Between his junior and senior years of high school, Myers was working on a research project at Clemson and was beginning to like what he saw. But then he participated in USC's Summer Seniors, a program inviting black high school students to spend a few days on campus, and ended up in Columbia last fall as an electrical engineering major.

"Summer Seniors just affirmed everything," said Myers, who is from Lake City. "I was like OK, I'm going to USC no matter what."

He is now a Summer Seniors counselor and a USC success story in recruiting more black students after the Columbia campus lost over 700 black students in almost a decade. In a state where over a quarter of the residents are black, black students make up 11 percent of the student body at its flagship Columbia campus.

– The number of black students on the Columbia campus dropped from 3,831 in 2000 to 3,126 in 2009. Overall enrollment increased from 23,728 to 28,482.

– USC is not alone. The College of Charleston's numbers have gone from 881 out of 11,129 total students in 2000 to 700 out of 11,772 students in 2009.

– Black enrollment at Clemson has been stagnant since 2000.

– But at the same time, black enrollment at all S.C. public colleges and universities rose by more than a third, according to data from the state Higher Education Commission.

Getting more black students on campus has been a full-time job for the past four years for Tomeika Banks, USC's multicultural recruitment and outreach coordinator. Her tools include programs like Summer Seniors and the multicultural outreach student team, a group of current students actively engaged in multicultural recruitment and leading Summer Seniors.

Myers said that after he attended Summer Seniors counselors kept touching base through e-mails and Facebook messages.

And now, after being on the other side as a counselor for Summer Seniors, Myers said "that was a fun experience, being able to look back and say, ‘Well I was in their shoes.' So just to lead them and help them out in any way I could was amazing."
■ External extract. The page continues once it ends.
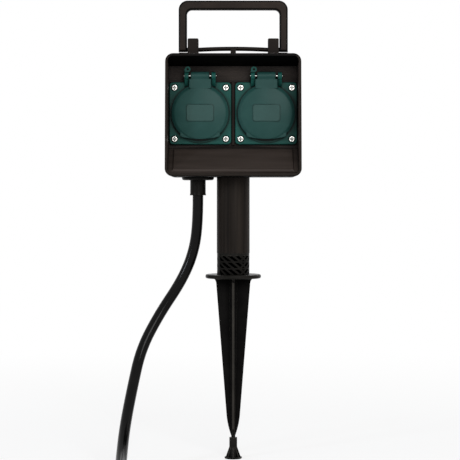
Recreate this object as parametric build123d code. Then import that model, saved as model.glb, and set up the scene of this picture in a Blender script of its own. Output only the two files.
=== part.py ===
"""Garden socket post: a hooded box with two lidded sockets on a tube with a ground spike.

Millimetres. X to the right, -Y to the front, +Z up. The origin is the centre of the
step plate's underside, where the post meets the soil.
"""

import os
from math import ceil, cos, hypot, pi, radians, sin, sqrt, tan

from build123d import *

# Clearances
cut_overrun = 1.0
fit_gap = 0.05
seat_gap = 0.1
free_gap = 0.3

# Socket box
box_side_gap = 0.65
box_top_narrowing = 0.8
box_bottom_z = 82.0
box_head_room = 21.0
box_corner = 6.3
box_front_y = -38.0
hood_wall = 1.8
rim_rounding = 1.0
shell_wall = 2.4
floor_front_y = -8.0
floor_thickness = 2.6
hood_drop = 6.0
cover_joint_y = 20.0
cover_depth = 8.0
cover_rounding = 3.0
gasket_thickness = 0.8

# Sloped sill under the sockets
sill_height = 23.0
sill_gap = 3.0
sill_ledge_depth = 4.5
sill_ledge_fall = 0.4
sill_foot_inset = 2.0
sill_foot_rise = 3.5
sill_side_inset = 4.0
sill_end_inset = 2.4
sill_relief = 0.8
sill_bevel_angle = 50.0

# Sockets
socket_gap = 3.1
flange_margin = 1.4
flange_corner = 3.0
flange_thickness = 3.2
flange_seal_margin = 0.6
screw_inset = 4.4
collar_wall = 1.4
collar_height = 1.4
ring_wall = 1.3
ring_height = 2.4
floor_hole_gap = 0.6
bar_width = 2.0
bar_height = 2.5
lip_height = 1.0
lip_depth = 1.6
lip_gap = 1.3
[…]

Banks said several years of trying to bring more black students to the Columbia campus was bearing fruit. "It's not just something we did last recruitment season," she said.

This fall, 287 black freshmen, up from last year's 242, are on the Columbia campus as part of its largest freshmen class of 4,473 students. But it is far from the 533 black freshmen in fall 2000.
Along with Summer Seniors, the multicultural student outreach team calls prospective students, goes to college fairs and other special events, and answers prospective students' questions, Banks said

Among those questions and concerns are the cost and the campus size.

Tuition this year is $9,786, on par with schools that have seen significant increases in black enrollment over the past decade. For instance, Coastal Carolina's tuition is $9,390, but its black student population has almost tripled, from 431 to 1,215. At the same time, its overall student body has nearly doubled, from 4,653 to 8,360.

Zuri Chancler, a second-year student at Coastal who is black, said she had planned to go to USC but found out at orientation that on-campus housing was full, and she didn't want to live off-campus.

Another second-year Coastal student who is black, April Witherspoon, said she decided not to go to USC because she thought it was too big.

Black enrollment has also increased at Francis Marion, Lander and Winthrop universities, as well as in the state's technical college system.

One thing making USC more attractive is the 2-year-old Gamecock Guarantee that pays first-generation students from low-income families at least $2,500 a year to attend, Banks said. The program guarantees the student's tuition will be paid in full.

A third of the 330 students being covered by the Gamecock Guarantee this year are black.

Most already have enough in scholarships and grants for tuition, so the $2,500 can help cover housing and other college expenses, program coordinator Jamala Harrison said.

Eligible students received $802,111 this fall, funded by part of a $7.5 million donation from the athletics department along with federal aid and money from donors.